━━━ DATA FOR THIS TASK ━━━

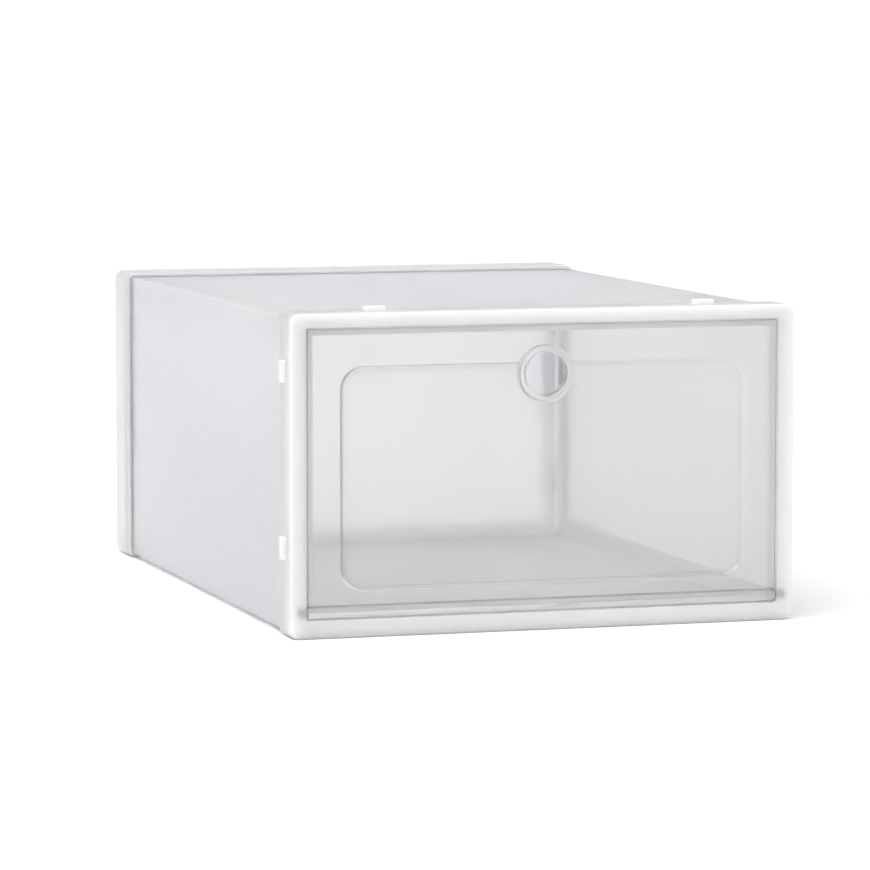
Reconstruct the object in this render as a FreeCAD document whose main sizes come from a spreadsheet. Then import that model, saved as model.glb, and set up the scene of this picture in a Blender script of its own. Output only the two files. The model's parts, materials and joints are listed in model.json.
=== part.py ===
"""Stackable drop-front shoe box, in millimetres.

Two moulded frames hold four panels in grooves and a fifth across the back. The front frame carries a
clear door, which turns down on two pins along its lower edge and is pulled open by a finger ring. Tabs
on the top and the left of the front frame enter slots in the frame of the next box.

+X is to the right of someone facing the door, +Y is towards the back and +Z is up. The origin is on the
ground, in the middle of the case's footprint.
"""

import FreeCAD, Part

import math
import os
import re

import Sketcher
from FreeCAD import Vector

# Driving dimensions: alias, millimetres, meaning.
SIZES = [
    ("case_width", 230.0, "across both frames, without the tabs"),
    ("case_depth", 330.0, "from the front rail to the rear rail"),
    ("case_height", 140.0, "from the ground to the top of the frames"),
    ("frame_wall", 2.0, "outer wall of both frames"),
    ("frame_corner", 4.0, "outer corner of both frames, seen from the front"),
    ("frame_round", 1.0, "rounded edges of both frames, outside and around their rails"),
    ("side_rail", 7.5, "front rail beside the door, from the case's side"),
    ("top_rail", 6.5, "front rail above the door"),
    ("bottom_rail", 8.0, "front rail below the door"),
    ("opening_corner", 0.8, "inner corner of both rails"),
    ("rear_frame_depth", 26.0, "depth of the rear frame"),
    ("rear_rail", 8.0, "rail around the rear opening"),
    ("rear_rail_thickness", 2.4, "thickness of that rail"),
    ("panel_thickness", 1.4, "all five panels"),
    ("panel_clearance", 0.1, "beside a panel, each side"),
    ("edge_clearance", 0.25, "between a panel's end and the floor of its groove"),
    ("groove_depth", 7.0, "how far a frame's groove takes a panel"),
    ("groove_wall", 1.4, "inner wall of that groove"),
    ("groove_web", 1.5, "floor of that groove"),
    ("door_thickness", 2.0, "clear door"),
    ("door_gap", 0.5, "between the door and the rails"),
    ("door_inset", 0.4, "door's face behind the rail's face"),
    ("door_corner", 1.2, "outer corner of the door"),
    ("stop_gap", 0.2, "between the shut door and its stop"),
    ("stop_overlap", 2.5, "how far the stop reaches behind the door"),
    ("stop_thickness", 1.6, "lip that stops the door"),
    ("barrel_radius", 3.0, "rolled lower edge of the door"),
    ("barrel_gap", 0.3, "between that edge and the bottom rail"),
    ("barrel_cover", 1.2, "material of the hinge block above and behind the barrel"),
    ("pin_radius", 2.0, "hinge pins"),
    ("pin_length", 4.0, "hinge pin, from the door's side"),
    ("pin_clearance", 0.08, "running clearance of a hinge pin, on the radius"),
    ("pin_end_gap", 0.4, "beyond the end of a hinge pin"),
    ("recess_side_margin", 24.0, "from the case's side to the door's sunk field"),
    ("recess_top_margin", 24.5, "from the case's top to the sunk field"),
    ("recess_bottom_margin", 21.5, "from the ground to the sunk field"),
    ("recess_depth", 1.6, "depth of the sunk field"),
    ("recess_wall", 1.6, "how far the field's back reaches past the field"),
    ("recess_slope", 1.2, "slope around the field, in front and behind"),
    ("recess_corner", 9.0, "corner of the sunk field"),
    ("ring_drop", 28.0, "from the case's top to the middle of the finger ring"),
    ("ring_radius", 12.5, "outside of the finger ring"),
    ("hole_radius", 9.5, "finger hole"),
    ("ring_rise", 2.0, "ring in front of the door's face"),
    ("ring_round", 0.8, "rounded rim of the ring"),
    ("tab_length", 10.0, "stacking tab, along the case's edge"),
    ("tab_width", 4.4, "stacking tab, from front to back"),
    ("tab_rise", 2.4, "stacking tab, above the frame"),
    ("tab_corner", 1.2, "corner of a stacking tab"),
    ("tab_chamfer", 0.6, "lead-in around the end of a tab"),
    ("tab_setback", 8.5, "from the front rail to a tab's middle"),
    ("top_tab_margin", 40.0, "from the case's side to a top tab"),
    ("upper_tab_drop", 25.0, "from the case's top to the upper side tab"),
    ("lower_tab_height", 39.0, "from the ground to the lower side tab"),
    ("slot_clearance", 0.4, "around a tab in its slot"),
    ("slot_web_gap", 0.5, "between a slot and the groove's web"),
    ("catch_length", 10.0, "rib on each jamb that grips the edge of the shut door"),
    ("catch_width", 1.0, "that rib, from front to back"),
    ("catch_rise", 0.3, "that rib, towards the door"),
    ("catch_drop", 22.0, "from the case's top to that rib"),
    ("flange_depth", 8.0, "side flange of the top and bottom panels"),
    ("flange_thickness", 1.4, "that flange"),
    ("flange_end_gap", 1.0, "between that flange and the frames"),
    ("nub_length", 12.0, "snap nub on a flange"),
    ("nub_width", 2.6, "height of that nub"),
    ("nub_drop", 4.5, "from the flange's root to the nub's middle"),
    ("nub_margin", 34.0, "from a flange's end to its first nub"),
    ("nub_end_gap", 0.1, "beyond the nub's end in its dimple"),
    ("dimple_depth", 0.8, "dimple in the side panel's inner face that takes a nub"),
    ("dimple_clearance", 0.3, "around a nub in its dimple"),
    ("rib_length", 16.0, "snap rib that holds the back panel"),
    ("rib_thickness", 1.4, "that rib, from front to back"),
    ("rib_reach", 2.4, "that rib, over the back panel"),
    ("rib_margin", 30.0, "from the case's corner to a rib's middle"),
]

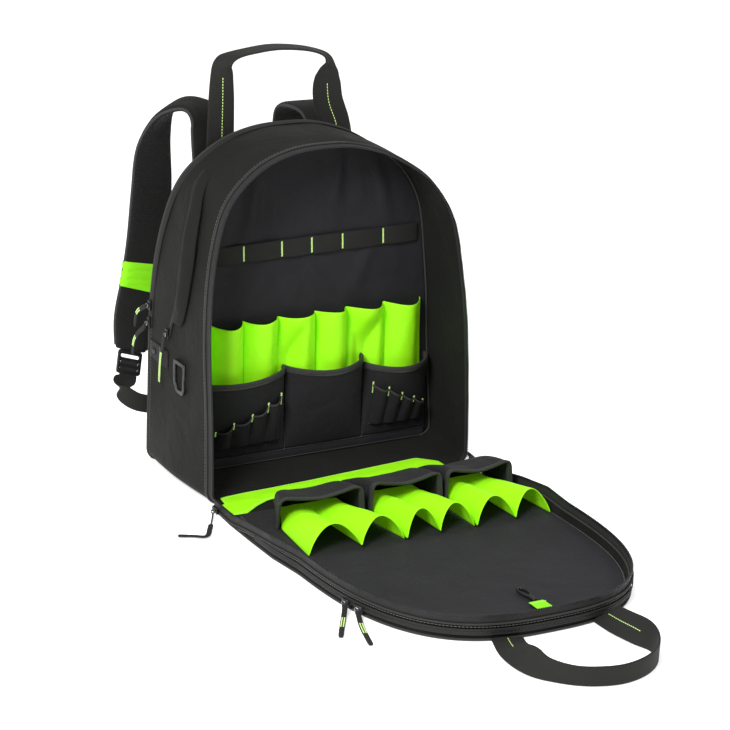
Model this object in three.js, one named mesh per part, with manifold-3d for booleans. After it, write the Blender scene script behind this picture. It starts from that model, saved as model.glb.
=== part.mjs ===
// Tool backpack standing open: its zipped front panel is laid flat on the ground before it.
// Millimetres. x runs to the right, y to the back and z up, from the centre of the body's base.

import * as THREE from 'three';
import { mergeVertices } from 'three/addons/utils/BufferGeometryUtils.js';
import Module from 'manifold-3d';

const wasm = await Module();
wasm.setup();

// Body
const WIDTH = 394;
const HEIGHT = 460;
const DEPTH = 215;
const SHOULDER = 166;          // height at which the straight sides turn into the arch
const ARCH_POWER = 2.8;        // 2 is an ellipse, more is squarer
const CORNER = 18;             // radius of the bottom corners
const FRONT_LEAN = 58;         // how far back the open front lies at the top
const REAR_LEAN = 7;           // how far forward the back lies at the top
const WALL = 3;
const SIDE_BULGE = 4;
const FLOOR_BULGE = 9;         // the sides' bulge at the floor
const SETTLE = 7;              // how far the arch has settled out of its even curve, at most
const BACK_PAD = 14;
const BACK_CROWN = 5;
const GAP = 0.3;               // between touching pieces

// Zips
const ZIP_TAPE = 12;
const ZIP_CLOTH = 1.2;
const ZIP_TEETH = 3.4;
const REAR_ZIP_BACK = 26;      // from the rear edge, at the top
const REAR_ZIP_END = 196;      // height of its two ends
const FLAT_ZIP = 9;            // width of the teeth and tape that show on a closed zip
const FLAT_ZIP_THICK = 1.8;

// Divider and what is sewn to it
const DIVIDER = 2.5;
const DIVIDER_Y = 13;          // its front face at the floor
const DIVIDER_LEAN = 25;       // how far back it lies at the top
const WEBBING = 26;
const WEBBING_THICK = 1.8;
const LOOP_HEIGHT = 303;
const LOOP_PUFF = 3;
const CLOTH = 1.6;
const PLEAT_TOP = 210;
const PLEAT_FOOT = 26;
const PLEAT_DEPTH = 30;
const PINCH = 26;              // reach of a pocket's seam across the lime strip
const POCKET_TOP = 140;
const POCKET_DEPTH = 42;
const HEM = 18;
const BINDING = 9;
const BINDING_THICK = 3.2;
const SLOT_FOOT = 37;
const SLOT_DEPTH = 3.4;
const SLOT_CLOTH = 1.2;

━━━
━━━ DATA FOR THIS TASK ━━━

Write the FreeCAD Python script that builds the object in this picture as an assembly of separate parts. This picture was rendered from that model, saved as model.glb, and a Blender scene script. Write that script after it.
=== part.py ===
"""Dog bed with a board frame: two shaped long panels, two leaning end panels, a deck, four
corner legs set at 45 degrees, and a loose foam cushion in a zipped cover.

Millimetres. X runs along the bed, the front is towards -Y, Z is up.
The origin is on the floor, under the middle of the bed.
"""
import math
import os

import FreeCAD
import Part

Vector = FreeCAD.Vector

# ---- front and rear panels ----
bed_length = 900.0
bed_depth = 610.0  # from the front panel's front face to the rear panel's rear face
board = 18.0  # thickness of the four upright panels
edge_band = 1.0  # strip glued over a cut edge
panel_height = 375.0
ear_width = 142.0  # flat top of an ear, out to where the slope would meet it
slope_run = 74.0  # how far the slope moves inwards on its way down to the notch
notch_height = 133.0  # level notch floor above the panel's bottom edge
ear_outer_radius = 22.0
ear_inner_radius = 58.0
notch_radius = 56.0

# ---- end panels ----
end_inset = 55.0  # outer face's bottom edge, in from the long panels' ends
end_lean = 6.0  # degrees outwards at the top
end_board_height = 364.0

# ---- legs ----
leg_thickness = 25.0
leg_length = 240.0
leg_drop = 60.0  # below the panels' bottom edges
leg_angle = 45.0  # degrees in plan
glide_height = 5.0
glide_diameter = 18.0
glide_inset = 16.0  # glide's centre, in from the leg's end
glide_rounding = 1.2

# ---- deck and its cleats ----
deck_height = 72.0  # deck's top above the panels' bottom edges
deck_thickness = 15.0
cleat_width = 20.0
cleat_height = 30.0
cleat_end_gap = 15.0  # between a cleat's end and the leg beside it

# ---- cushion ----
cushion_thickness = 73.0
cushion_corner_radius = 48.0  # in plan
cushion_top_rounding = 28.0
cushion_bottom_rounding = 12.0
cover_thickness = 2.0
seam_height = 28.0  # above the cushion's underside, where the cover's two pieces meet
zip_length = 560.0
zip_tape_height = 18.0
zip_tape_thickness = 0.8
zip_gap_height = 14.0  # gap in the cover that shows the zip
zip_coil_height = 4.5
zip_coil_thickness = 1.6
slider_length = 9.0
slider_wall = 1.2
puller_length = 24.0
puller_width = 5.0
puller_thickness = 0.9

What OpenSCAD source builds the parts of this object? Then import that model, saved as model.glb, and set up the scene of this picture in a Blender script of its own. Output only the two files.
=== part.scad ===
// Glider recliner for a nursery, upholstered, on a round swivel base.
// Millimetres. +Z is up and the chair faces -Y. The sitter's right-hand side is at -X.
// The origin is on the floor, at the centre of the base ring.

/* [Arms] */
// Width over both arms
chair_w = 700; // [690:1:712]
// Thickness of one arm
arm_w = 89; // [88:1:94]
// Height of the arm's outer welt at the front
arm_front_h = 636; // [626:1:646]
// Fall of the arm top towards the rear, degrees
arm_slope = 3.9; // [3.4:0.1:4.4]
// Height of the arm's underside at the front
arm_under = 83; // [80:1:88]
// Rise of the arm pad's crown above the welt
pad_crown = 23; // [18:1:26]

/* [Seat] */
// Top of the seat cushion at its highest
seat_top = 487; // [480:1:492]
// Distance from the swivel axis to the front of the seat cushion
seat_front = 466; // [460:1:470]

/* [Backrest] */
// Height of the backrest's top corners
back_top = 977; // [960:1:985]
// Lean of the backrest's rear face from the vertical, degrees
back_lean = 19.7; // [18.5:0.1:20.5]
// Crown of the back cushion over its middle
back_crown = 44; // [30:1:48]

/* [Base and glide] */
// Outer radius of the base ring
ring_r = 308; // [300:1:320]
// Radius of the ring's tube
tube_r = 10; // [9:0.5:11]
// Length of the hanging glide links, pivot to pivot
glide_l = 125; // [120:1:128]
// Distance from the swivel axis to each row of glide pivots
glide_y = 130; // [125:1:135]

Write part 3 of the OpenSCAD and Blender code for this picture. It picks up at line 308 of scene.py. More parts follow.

━━━

▶ **AIM**: Using the data above, extract exactly the lines from the one that holds "Reconstruct the object" to the one that holds "from FreeCAD import Vector", both ends included, and no others.

▶ **RESPONSE TO THIS TASK**:
Reconstruct the object in this render as a FreeCAD document whose main sizes come from a spreadsheet. Then import that model, saved as model.glb, and set up the scene of this picture in a Blender script of its own. Output only the two files. The model's parts, materials and joints are listed in model.json.
=== part.py ===
"""Stackable drop-front shoe box, in millimetres.

Two moulded frames hold four panels in grooves and a fifth across the back. The front frame carries a
clear door, which turns down on two pins along its lower edge and is pulled open by a finger ring. Tabs
on the top and the left of the front frame enter slots in the frame of the next box.

+X is to the right of someone facing the door, +Y is towards the back and +Z is up. The origin is on the
ground, in the middle of the case's footprint.
"""

import FreeCAD, Part

import math
import os
import re

import Sketcher
from FreeCAD import Vector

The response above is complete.